__WHAT IS BEING ASKED__
From the line with "const part = new THREE.Group();" to the line with "points = [vertex.co", both lines included, set down exactly those lines, please, and no others.
○ ○ ○ ○ ○ ○ ○
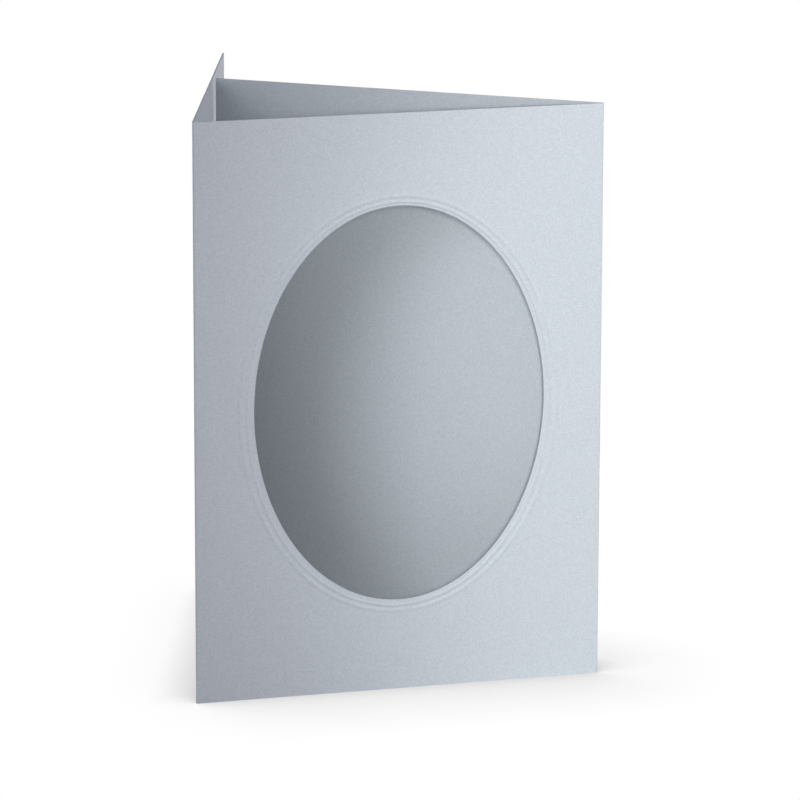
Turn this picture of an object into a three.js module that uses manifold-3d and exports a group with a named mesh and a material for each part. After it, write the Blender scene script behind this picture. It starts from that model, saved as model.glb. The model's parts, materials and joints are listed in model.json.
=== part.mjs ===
// Passe-partout card: one sheet of stiff pearl paper, creased twice so that it stands as a triangle.
// The panel in front has an oval window with two embossed rings round it. The back panel runs back
// from its left edge, and the closing flap runs back from its right edge and leans towards it.
// Millimetres, +Z up, +Y away from the viewer, origin under the middle of the part.

import * as THREE from 'three';
import { mergeVertices } from 'three/addons/utils/BufferGeometryUtils.js';
import Module from 'manifold-3d';

const wasm = await Module();
wasm.setup();
const { Manifold, Mesh } = wasm;

// The sheet. Panel widths are measured over the outside of the folds.
const cardHeight = 168;
const windowPanelWidth = 120;
const backPanelWidth = 118;
const flapWidth = 118.4;
const paperThickness = 0.4;

// The creases: inner radius of a fold, and how far the crease's inner bead reaches along each face.
const foldInnerRadius = 0.15;
const beadReach = 0.55;

// How it stands: the corner between window panel and flap, and the flap's gap to the back panel.
const flapCorner = THREE.MathUtils.degToRad(35.44);
const flapGap = 0.87;

// The oval window, cut in the middle of its panel.
const windowWidth = 85.5;
const windowHeight = 115;

// The embossed rings round the window, inner one first. Each stands out of the front and is hollow
// behind. The margins run from the window's edge to the ring's crest, at the sides and at the ends.
const embossedRings = [
  { sideMargin: 1.97, endMargin: 1.45, width: 1.3, height: 0.15 },
  { sideMargin: 3.95, endMargin: 3.04, width: 1.6, height: 0.2 },
];
// The embossing die sits a little lower left than the cutting die.
const dieShiftX = -0.13;
const dieShiftZ = -0.24;

// Fineness of the facets.
const stepsRoundOval = 96;
const stepsAcrossRing = 8;
const stepsRoundFold = 10;

const foldOuterRadius = foldInnerRadius + paperThickness;

// Plan directions of a panel: along it from its fold, and out of its outer face.
const flapAlong = new THREE.Vector2(-Math.cos(flapCorner), Math.sin(flapCorner));
const flapOutward = new THREE.Vector2(Math.sin(flapCorner), Math.cos(flapCorner));

// Both folds turn about a centre inside the corner, with the window panel's front face on y = 0.
const leftFoldCentre = new THREE.Vector2(foldOuterRadius, foldOuterRadius);
const rightFoldCentre = new THREE.Vector2(windowPanelWidth - foldOuterRadius, foldOuterRadius);

// A point in plan: from a fold's centre, so far out across the paper and so far along the panel.
function onPanel(foldCentre, outward, radius, along, distance) {
  return foldCentre.clone().addScaledVector(outward, radius).addScaledVector(along, distance);
}

// The back panel's corner follows from the flap: its inner face passes flapGap from the flap's end.
const flapStraight = flapWidth - foldOuterRadius;
const flapEnd = onPanel(rightFoldCentre, flapOutward, foldInnerRadius, flapAlong, flapStraight);
const fromLeftFold = flapEnd.clone().sub(leftFoldCentre);
const backCorner = fromLeftFold.angle() + Math.asin((flapGap - foldInnerRadius) / fromLeftFold.length());
const backAlong = new THREE.Vector2(Math.cos(backCorner), Math.sin(backCorner));
const backOutward = new THREE.Vector2(-Math.sin(backCorner), Math.cos(backCorner));
const backStraight = backPanelWidth - foldOuterRadius;

// Where the inner faces of the window panel and of a neighbour would meet if the fold were sharp.
function innerCornerOf(foldCentre, alongWindowPanel, corner) {
  const setBack = foldInnerRadius / Math.tan(corner / 2);
  return new THREE.Vector2(foldCentre.x - alongWindowPanel * setBack, paperThickness);
}

// The bead that the crease pushes up inside a fold, as a soft bulge from one inner face to the other.
function addBead(outline, innerCorner, alongFrom, alongTo) {
  const start = innerCorner.clone().addScaledVector(alongFrom, beadReach);
  const end = innerCorner.clone().addScaledVector(alongTo, beadReach);
  const crown = start.clone().add(end).sub(innerCorner);
  outline.lineTo(start.x, start.y);
  outline.quadraticCurveTo(crown.x, crown.y, end.x, end.y);
}

// The section of the folded sheet, seen from above.
function foldedSection() {
  const towardsRight = new THREE.Vector2(1, 0);
  const towardsLeft = new THREE.Vector2(-1, 0);
  const leftInner = innerCornerOf(leftFoldCentre, 1, backCorner);
  const rightInner = innerCornerOf(rightFoldCentre, -1, flapCorner);
  const backEndOuter = onPanel(leftFoldCentre, backOutward, foldOuterRadius, backAlong, backStraight);
  const backEndInner = onPanel(leftFoldCentre, backOutward, foldInnerRadius, backAlong, backStraight);
  const flapEndOuter = onPanel(rightFoldCentre, flapOutward, foldOuterRadius, flapAlong, flapStraight);

  const outline = new THREE.Shape();
  outline.moveTo(leftFoldCentre.x, 0);
  outline.lineTo(rightFoldCentre.x, 0);
  outline.absarc(rightFoldCentre.x, rightFoldCentre.y, foldOuterRadius, -Math.PI / 2, flapOutward.angle(), false);
  outline.lineTo(flapEndOuter.x, flapEndOuter.y);
  outline.lineTo(flapEnd.x, flapEnd.y);
  addBead(outline, rightInner, flapAlong, towardsLeft);
  addBead(outline, leftInner, towardsRight, backAlong);
  outline.lineTo(backEndInner.x, backEndInner.y);
  outline.lineTo(backEndOuter.x, backEndOuter.y);
  outline.absarc(leftFoldCentre.x, leftFoldCentre.y, foldOuterRadius, backOutward.angle(), Math.PI * 1.5, false);
  return outline;
}

// A three.js geometry as a manifold solid, with shared corners merged.
function toSolid(geometry) {
  const bare = geometry.clone();
  bare.deleteAttribute('normal');
  bare.deleteAttribute('uv');
  const merged = mergeVertices(bare, 1e-5);
  return new Manifold(new Mesh({
    numProp: 3,
    vertProperties: new Float32Array(merged.attributes.position.array),
    triVerts: new Uint32Array(merged.index.array),
  }));
}

// A flat outline pushed straight up from z = 0.
function uprightSolid(outline, height, curveSegments) {
  return toSolid(new THREE.ExtrudeGeometry(outline, { depth: height, bevelEnabled: false, curveSegments }));
}

// A closed section swept round an ellipse that stands in the window panel's plane. Each section
// point is [distance out from the ellipse, y], and the points run clockwise seen along the sweep.
function sweptOval(centreX, centreZ, halfWidth, halfHeight, section) {
  const positions = [];
  for (let step = 0; step < stepsRoundOval; step += 1) {
    const angle = (step / stepsRoundOval) * Math.PI * 2;
    const onOval = new THREE.Vector2(halfWidth * Math.cos(angle), halfHeight * Math.sin(angle));
    const outward = new THREE.Vector2(Math.cos(angle) / halfWidth, Math.sin(angle) / halfHeight).normalize();
    for (const [distance, y] of section) {
      positions.push(centreX + onOval.x + outward.x * distance, y, centreZ + onOval.y + outward.y * distance);
    }
  }
  const triangles = [];
  for (let step = 0; step < stepsRoundOval; step += 1) {
    const here = step * section.length;
    const next = ((step + 1) % stepsRoundOval) * section.length;
    for (let point = 0; point < section.length; point += 1) {
      const after = (point + 1) % section.length;
      triangles.push(here + point, here + after, next + after);
      triangles.push(here + point, next + after, next + point);
    }
  }
  const geometry = new THREE.BufferGeometry();
  geometry.setAttribute('position', new THREE.Float32BufferAttribute(positions, 3));
  geometry.setIndex(triangles);
  return toSolid(geometry);
}

// A ring's section: a soft raised crest on the face at y = faceY, closed by a root depth behind it.
function crestSection(ring, faceY, rootDepth) {
  const section = [];
  for (let step = 0; step <= stepsAcrossRing; step += 1) {
    const across = step / stepsAcrossRing - 0.5;
    const rise = ring.height * Math.cos(across * Math.PI) ** 2;
    section.push([across * ring.width, faceY - rise]);
  }
  section.push([ring.width / 2, faceY + rootDepth]);
  section.push([-ring.width / 2, faceY + rootDepth]);
  return section;
}

const panelMiddleX = windowPanelWidth / 2;
const panelMiddleZ = cardHeight / 2;

// One embossed ring at a face of the window panel: the paper it adds in front, or clears behind.
function ringAt(ring, faceY, rootDepth) {
  return sweptOval(
    panelMiddleX + dieShiftX,
    panelMiddleZ + dieShiftZ,
    windowWidth / 2 + ring.sideMargin,
    windowHeight / 2 + ring.endMargin,
    crestSection(ring, faceY, rootDepth),
  );
}

// The window's plug, long enough to pass the paper on both sides.
function windowPlug() {
  const oval = new THREE.Shape();
  oval.absellipse(panelMiddleX, 0, windowWidth / 2, windowHeight / 2, 0, Math.PI * 2, false, 0);
  return uprightSolid(oval, paperThickness * 3, stepsRoundOval / 2)
    .rotate([90, 0, 0])
    .translate([0, paperThickness * 2, panelMiddleZ]);
}

function foldedCard() {
  let card = uprightSolid(foldedSection(), cardHeight, stepsRoundFold);
  for (const ring of embossedRings) {
    const added = ringAt(ring, 0, paperThickness / 2);
    const cleared = ringAt(ring, paperThickness, paperThickness / 2);
    card = card.subtract(cleared).add(added);
  }
  return card.subtract(windowPlug());
}

// A manifold solid as a flat-shaded three.js geometry.
function toGeometry(solid) {
  const { vertProperties, triVerts } = solid.getMesh();
  const geometry = new THREE.BufferGeometry();
  geometry.setAttribute('position', new THREE.BufferAttribute(new Float32Array(vertProperties), 3));
  geometry.setIndex(new THREE.BufferAttribute(new Uint32Array(triVerts), 1));
  return geometry;
}

const pearlPaper = new THREE.MeshStandardMaterial({ color: 0xc4c9d6, roughness: 0.5, metalness: 0.2 });

const geometry = toGeometry(foldedCard());
geometry.computeBoundingBox();
const middle = geometry.boundingBox.getCenter(new THREE.Vector3());
geometry.translate(-middle.x, -middle.y, -geometry.boundingBox.min.z);
geometry.computeVertexNormals();

const card = new THREE.Mesh(geometry, pearlPaper);
card.name = 'folded_card';

const part = new THREE.Group();
part.name = 'passe_partout_card';
part.add(card);

export default part;
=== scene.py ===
# Passe-partout card in silver-blue pearl paper, folded from one sheet, on a plain pale floor.
import json
import math

import bmesh
import bpy
from bpy.props import FloatProperty, FloatVectorProperty, IntProperty, PointerProperty
from mathutils import Matrix, Vector

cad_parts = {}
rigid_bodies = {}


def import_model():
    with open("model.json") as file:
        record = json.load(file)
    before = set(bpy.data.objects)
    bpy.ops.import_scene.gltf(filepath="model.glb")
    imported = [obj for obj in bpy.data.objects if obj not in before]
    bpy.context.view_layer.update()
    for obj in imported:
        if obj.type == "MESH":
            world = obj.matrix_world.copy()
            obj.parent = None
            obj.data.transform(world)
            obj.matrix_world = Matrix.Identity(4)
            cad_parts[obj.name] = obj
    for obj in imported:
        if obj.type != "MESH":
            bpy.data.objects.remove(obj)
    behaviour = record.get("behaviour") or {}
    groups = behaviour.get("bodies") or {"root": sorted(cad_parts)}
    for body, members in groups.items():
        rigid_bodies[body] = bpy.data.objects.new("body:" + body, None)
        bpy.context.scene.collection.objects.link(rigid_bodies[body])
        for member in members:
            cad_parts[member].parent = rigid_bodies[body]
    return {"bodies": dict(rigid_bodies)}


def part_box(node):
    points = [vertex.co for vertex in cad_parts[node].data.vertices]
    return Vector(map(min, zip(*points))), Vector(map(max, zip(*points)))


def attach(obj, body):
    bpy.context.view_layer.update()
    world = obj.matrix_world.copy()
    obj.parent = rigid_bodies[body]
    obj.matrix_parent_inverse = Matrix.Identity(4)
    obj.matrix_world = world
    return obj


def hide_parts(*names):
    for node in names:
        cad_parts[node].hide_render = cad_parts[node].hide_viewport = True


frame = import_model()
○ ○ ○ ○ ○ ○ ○
__RESPONSE TO THIS EXERCISE__
const part = new THREE.Group();
part.name = 'passe_partout_card';
part.add(card);

export default part;
=== scene.py ===
# Passe-partout card in silver-blue pearl paper, folded from one sheet, on a plain pale floor.
import json
import math

import bmesh
import bpy
from bpy.props import FloatProperty, FloatVectorProperty, IntProperty, PointerProperty
from mathutils import Matrix, Vector

cad_parts = {}
rigid_bodies = {}


def import_model():
    with open("model.json") as file:
        record = json.load(file)
    before = set(bpy.data.objects)
    bpy.ops.import_scene.gltf(filepath="model.glb")
    imported = [obj for obj in bpy.data.objects if obj not in before]
    bpy.context.view_layer.update()
    for obj in imported:
        if obj.type == "MESH":
            world = obj.matrix_world.copy()
            obj.parent = None
            obj.data.transform(world)
            obj.matrix_world = Matrix.Identity(4)
            cad_parts[obj.name] = obj
    for obj in imported:
        if obj.type != "MESH":
            bpy.data.objects.remove(obj)
    behaviour = record.get("behaviour") or {}
    groups = behaviour.get("bodies") or {"root": sorted(cad_parts)}
    for body, members in groups.items():
        rigid_bodies[body] = bpy.data.objects.new("body:" + body, None)
        bpy.context.scene.collection.objects.link(rigid_bodies[body])
        for member in members:
            cad_parts[member].parent = rigid_bodies[body]
    return {"bodies": dict(rigid_bodies)}


def part_box(node):
    points = [vertex.co for vertex in cad_parts[node].data.vertices]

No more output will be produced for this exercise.